▶ **Work to complete**
Every line in the data below from the one containing "Write the build123d" down to the one containing "from math import atan, cos, hypot, pi, radians, sin, tan", both included, must be retyped exactly; no other line is to appear.

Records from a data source
....................
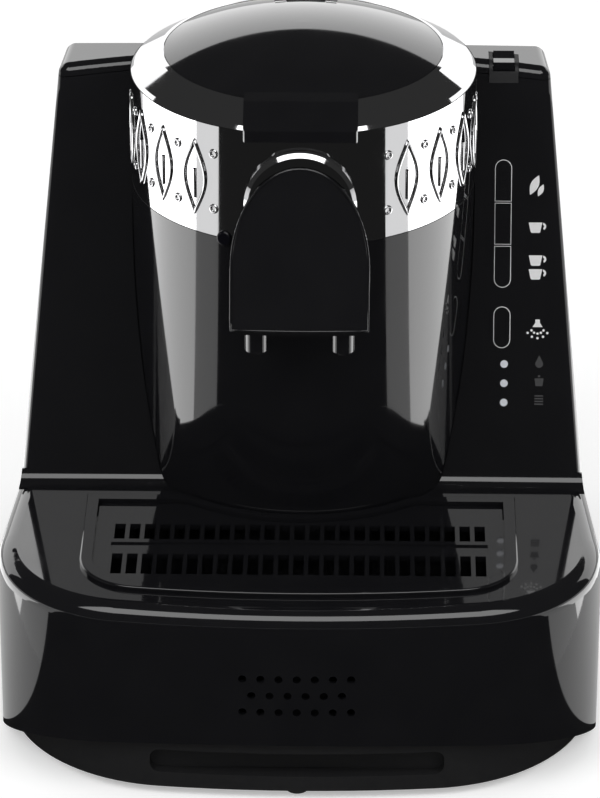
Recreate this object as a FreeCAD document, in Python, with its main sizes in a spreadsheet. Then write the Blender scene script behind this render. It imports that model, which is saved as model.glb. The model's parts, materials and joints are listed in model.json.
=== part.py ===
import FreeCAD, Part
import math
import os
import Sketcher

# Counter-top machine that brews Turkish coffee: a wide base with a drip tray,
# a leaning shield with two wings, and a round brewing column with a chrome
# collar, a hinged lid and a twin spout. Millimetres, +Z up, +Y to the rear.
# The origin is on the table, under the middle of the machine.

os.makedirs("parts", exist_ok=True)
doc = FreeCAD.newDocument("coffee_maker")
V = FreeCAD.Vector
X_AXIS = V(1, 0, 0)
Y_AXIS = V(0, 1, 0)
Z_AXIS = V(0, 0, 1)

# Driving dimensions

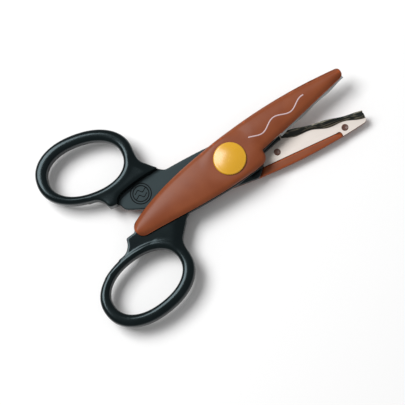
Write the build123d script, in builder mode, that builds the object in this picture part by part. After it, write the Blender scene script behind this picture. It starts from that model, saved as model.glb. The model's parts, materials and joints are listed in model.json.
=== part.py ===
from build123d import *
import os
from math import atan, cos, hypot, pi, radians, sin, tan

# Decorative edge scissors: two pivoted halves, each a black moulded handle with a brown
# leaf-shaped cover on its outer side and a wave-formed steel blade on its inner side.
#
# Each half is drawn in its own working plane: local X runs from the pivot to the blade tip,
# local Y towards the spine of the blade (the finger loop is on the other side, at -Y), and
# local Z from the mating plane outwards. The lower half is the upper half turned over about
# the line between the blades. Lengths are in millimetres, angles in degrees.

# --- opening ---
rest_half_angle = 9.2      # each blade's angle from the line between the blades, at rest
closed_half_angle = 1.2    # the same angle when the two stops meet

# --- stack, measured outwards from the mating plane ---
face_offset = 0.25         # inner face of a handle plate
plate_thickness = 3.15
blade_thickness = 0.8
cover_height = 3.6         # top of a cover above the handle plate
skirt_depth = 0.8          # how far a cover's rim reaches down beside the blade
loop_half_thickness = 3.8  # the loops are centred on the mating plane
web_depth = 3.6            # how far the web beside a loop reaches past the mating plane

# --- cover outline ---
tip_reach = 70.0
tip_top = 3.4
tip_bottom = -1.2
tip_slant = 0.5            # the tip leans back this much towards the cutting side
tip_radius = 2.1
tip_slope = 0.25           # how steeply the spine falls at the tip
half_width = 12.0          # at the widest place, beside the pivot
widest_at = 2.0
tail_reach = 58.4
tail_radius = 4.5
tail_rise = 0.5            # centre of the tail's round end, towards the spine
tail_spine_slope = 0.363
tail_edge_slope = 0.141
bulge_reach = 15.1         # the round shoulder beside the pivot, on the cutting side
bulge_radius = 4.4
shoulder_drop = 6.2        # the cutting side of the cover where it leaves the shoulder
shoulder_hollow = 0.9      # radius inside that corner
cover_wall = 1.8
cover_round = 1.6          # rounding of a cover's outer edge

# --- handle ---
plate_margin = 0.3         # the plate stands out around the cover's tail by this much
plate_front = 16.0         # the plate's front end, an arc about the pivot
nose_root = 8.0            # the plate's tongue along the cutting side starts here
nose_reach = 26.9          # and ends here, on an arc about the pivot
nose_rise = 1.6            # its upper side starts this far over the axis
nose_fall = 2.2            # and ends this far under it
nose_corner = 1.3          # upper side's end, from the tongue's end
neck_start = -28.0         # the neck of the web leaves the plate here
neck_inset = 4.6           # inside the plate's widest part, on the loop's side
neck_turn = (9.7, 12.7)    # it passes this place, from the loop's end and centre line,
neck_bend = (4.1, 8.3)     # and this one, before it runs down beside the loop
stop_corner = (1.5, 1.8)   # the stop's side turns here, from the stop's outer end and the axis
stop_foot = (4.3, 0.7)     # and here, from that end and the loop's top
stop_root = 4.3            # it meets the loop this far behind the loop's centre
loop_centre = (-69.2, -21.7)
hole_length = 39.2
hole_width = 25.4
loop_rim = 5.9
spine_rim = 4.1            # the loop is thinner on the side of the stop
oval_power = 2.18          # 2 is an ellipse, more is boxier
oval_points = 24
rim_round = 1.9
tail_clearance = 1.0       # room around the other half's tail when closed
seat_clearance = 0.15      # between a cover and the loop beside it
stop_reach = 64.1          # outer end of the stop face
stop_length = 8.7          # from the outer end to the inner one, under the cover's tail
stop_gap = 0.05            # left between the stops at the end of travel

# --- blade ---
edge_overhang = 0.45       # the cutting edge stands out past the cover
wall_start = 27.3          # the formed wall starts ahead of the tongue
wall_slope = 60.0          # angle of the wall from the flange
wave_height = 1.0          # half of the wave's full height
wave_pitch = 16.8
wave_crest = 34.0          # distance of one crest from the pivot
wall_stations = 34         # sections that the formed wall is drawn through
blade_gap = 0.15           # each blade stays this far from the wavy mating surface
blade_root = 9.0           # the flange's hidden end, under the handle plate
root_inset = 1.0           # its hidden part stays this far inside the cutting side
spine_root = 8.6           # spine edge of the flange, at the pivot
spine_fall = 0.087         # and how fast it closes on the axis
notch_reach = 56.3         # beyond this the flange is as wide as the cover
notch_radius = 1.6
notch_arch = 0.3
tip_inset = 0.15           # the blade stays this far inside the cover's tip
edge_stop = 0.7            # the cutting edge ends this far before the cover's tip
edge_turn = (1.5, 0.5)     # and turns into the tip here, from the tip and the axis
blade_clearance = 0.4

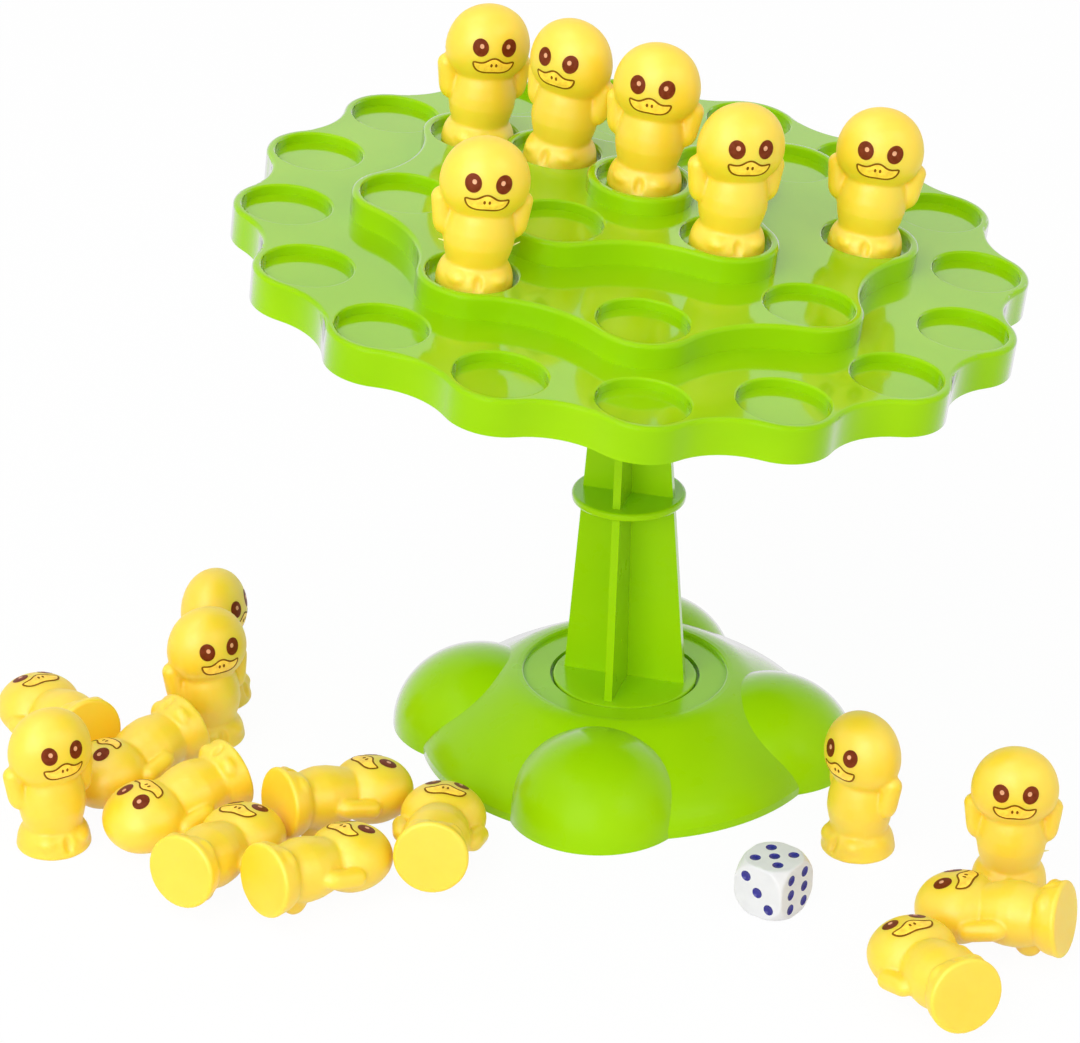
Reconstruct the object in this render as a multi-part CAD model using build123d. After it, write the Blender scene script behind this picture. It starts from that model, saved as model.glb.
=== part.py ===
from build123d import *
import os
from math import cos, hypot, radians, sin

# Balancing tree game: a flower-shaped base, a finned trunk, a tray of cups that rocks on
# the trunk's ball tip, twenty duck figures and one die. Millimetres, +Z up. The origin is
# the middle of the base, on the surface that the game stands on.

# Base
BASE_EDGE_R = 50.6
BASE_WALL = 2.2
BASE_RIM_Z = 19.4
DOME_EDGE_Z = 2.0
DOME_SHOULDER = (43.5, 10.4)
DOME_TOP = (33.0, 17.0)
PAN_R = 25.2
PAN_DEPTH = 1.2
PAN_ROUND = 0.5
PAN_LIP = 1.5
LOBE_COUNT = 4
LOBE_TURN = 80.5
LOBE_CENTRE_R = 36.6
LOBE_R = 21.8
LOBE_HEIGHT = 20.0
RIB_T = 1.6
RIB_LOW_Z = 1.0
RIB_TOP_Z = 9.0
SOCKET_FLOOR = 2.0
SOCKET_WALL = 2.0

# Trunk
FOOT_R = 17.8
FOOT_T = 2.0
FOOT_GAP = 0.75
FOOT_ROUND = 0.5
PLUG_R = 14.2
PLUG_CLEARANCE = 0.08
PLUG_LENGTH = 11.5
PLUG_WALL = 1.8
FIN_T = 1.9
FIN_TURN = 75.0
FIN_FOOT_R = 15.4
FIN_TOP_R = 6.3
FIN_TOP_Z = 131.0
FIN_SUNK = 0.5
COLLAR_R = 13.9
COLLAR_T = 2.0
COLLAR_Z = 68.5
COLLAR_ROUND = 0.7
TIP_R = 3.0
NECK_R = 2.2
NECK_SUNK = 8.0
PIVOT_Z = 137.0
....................
▶ **Solution to this exercise**
Write the build123d script, in builder mode, that builds the object in this picture part by part. After it, write the Blender scene script behind this picture. It starts from that model, saved as model.glb. The model's parts, materials and joints are listed in model.json.
=== part.py ===
from build123d import *
import os
from math import atan, cos, hypot, pi, radians, sin, tan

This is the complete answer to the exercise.